I Valdesi, infatti, i
Petrobusiani e specialmente gli Albigesi, con il presuntuoso pretesto di
riformare la Chiesa, lottavano il Papato, negavano alcuni dogmi, e per
distrugge l’idolatria,
intrapresero una sanguinosa lotta contro le sacre immagini.
Da Alby l’incendio
iconoclasta divampò in tutta la Francia e si estese, con violenza e immensi
disastri, in tutti i territori soggetti al potere dei francesi, non escluso il
Regno di Napoli, dove i d’Angiò – legati politicamente agli albigesi – erano di
casa o vicini di porta.
Se il seppellimento vi fu per furore iconoclasta, questo
sarebbe da porsi fra la fine del XII sec. e gli inizi del XIII, ossia prima che
Simone da Monfort e Luigi VIII, detto il Leone
(1226) avessero sconfitto gli albigesi dopo una lunga guerra; perciò verso il
1100.
La seconda ipotesi: il seppellimento non potrebbe attribuirsi a cause naturali?:
scosse sismiche, slavina staccatasi dal costone del m.
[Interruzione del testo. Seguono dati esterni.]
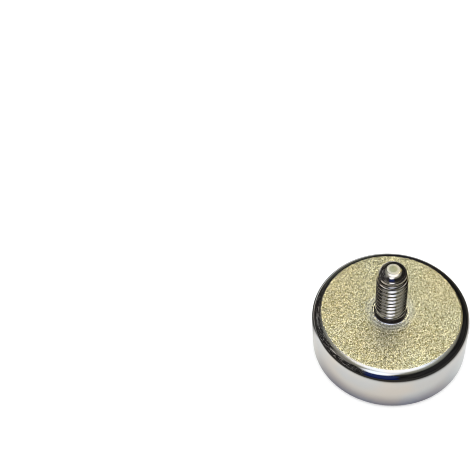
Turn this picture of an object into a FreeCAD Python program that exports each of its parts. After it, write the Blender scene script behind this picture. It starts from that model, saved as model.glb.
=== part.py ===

Cajevola, infiltrazioni
d’acqua, smottamento del suolo con conseguente rovina o inghiottimento della
cappella.
Ipotesi non del tutto
impossibile o da escludersi, considerate le caratteristiche geologiche del
suolo, prevalentemente argilloso su cui è costruita Pietravairano e
particolarmente la zona sulla quale, prima che venissero costruite il convento
e la chiesa, sorgevano altre costruzioni, su i cui resti furono costruiti e
chiesa e convento, come già detto e testimoniato anche dagli Ingegneri Tiberio
di Campobasso.
Sia che si accetti una
delle due ipotesi, sia che si rifiutino entrambe, il seppellimento della cappella dovette avvenire alcune
generazioni prima del rinvenimento del grande blocco; però non dopo il 1250; ma
molto prima e per conseguenza le figure prima ancora.